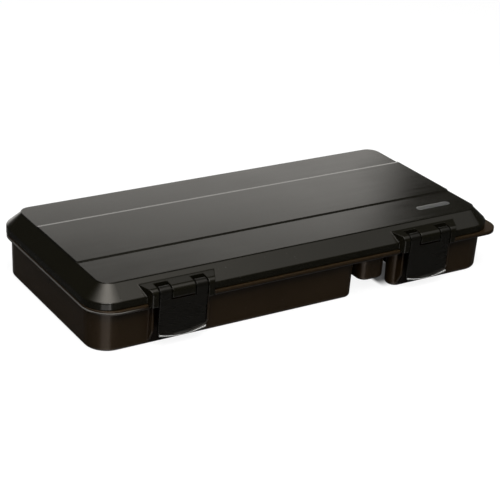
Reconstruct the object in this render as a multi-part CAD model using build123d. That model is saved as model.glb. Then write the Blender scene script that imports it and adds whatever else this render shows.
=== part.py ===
from build123d import *
from math import cos, radians, sin, sqrt, tan
import os

# A flat moulded tackle box: a base tray with three wells, a bevelled hinged lid,
# two front latches on steel pins, two rear hinges and removable dividers.
# Millimetres. X runs along the front, Y from the front to the rear, Z up.
# The origin is on the underside of the large well, in the middle of the length.

# Lid
TOP_LENGTH = 330.0  # flat top, along X
TOP_DEPTH = 142.0  # flat top, along Y
TOP_CORNER = 9.5  # corner radius of the flat top
TOP_STEP = 0.7  # upright step round the flat top
LID_RISE = 15.9  # from the lid's lower edge to its flat top
BEVEL_REACH = 10.8  # how far the bevel stands out on every side
BEVEL_DROP = 10.4  # from the flat top down to the bevel's foot
BEVEL_ROUND = 1.5  # rounding between the bevel and the skirt
ROUND_STEPS = 2  # flats that make up that rounding
LID_TOP_WALL = 2.0
LID_SIDE_WALL = 1.6
BAND_FRONT = 32.3  # front edge of the raised band, from the middle
BAND_REAR = 34.3  # rear edge of the raised band, from the middle
BAND_RISE = 0.8

# Rim of the base
RIM_THICK = 2.9
RIM_FRONT = 2.0  # how far the rim stands out past the lid
RIM_REAR = 1.0
RIM_LEFT = 0.2
RIM_RIGHT = 5.2
RIM_FRONT_LEFT = 22.0  # corner radii of the rim
RIM_FRONT_RIGHT = 14.6
RIM_REAR_RIGHT = 18.0
RIM_REAR_LEFT = 23.0
BEAD_WIDE = 1.2  # raised bead that locates the lid from inside
BEAD_HIGH = 1.4
BEAD_PLAY = 0.5  # between the bead and the lid's skirt

# Wells of the base
WELL_DEPTH = 31.4  # from the large well's underside to the rim's underside
BASE_WALL = 1.8
DRAFT = 1.35  # lean of the well walls, in degrees
FRONT_INSET = 5.8  # from the rim's edge to the well wall under it
REAR_INSET = 6.4
LEFT_INSET = 2.9
RIGHT_INSET = 8.2
OUTER_CORNER = 18.0  # wells' corners at the ends of the box
INNER_CORNER = 8.0  # wells' corners next to another well
WELL_EDGE = 3.0  # rounding between a well's walls and its floor
RIGHT_WELL = 92.5  # length of the right well, along its front
RIGHT_SLANT = 33.0  # how far its slanted front corner reaches back
SLANT_ANGLE = 45.0  # between that slanted wall and the front, in degrees
SMALL_WELL = 24.2  # length of the small well
SMALL_DEPTH = 21.9  # depth of the small well under the rim
SMALL_SET_BACK = 2.0  # small well's front behind the other wells' fronts
LEFT_GAP = 6.4  # open gap between the large well and the small one
RIGHT_GAP = 4.6  # open gap between the small well and the right one
CROSS_WALL = 1.5  # moulded walls across the right well
CROSS_WALL_COUNT = 2

# Dividers of the large well
DIVIDER_COUNT = 5
DIVIDER_THICK = 1.6
DIVIDER_PLAY = 0.3
DIVIDER_BELOW = 1.0  # how far the dividers stop below the rim's top
GUIDE_WIDE = 1.4  # moulded guide ribs that hold a divider's ends
GUIDE_DEEP = 2.4

# Latches
LATCH_FROM_LEFT = 56.1  # from the flat top's left end to the left latch's middle
LATCH_FROM_RIGHT = 58.0
LATCH_PIN_DROP = 8.5  # from the flat top down to the latch pins
LATCH_WIDE = 37.5
ARM_WIDE = 8.7
BARREL_RADIUS = 4.2  # rounded top of the latch's arms
LATCH_THICK = 2.0
LATCH_LEAN = 3.2  # how far the plate leans in, in degrees
LATCH_REACH = 34.5  # from the pin down to the lowest point of the plate
LATCH_BOW = 3.8  # rise of the curved lower edge at its ends
LIP_OUT = 1.6
LIP_SLOPE = 40.0  # slope of the finger lip's top, in degrees
LIP_THIN = 0.4  # height of the lip's front edge in the middle
LIP_THICK = 1.8  # height of the lip's front edge at its ends
LATCH_SIDE_GAP = 1.1  # beside the arms and under the lid's knuckle
LATCH_GAP = 0.4  # other gaps round the moving latch
KNUCKLE_DROP = 4.0  # from the pin down to the lid knuckle's lower edge
HOOK_WIDE = 26.0
HOOK_TIP = 0.8  # height of the hook at its tip
HOOK_ROOT = 4.8  # height of the hook where it joins the plate
HOOK_BITE = 1.7  # how far the hook reaches under the catch
HOOK_PLAY = 0.35

# Latch housings of the lid
HOUSING_OUT = 4.6  # how far a housing stands out past the lid's skirt
HOUSING_SLOPE = 6.0  # fall of its top towards the front, in degrees
HOUSING_ROUND = 1.2  # rounding of its upright front edges
CHEEK_WIDE = 4.6
CHEEK_FLARE = 7.2  # how much wider a housing is at the flat top, each side
CHEEK_DROP = 1.5  # how far the cheeks reach below the lid's lower edge
POCKET_BEHIND = 1.2  # open slot behind the latch's arms
POCKET_WALL = 2.0

# Catches and ribs of the base
CATCH_SET_BACK = 1.1  # rim's edge is cut back this far behind a latch
CATCH_SIDE_GAP = 0.5
RIB_THICK = 1.5
RIB_LENGTH = 19.0  # straight front edge of a rib
RIB_RAMP = 8.6  # height over which a rib runs back into the wall

# Hinges and pins
HINGE_FROM_END = 50.0  # from each end of the flat top to a hinge's middle
KNUCKLE_COUNT = 3
KNUCKLE_LENGTH = 14.3
KNUCKLE_GAP = 0.4
KNUCKLE_RADIUS = 2.9
HINGE_OUT = 3.3  # from the rim's rear edge to the hinge line
PIN_RADIUS = 1.25
PIN_FIXED_FIT = 0.02  # radial clearance where a pin is held
PIN_TURNING_FIT = 0.08  # radial clearance where a piece turns on it

BIG = 1000.0  # larger than the whole box, for cutting blocks

# Heights
rim_under = WELL_DEPTH
rim_top = rim_under + RIM_THICK
lid_top = rim_top + LID_RISE

# Plan of the lid's lower edge and of the rim
lid_front = -(TOP_DEPTH / 2 + BEVEL_REACH)
lid_rear = TOP_DEPTH / 2 + BEVEL_REACH
lid_end = TOP_LENGTH / 2 + BEVEL_REACH
rim_front = lid_front - RIM_FRONT
rim_rear = lid_rear + RIM_REAR
rim_left = -lid_end - RIM_LEFT
rim_right = lid_end + RIM_RIGHT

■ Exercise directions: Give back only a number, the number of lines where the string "that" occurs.

■ Solution to this exercise: 5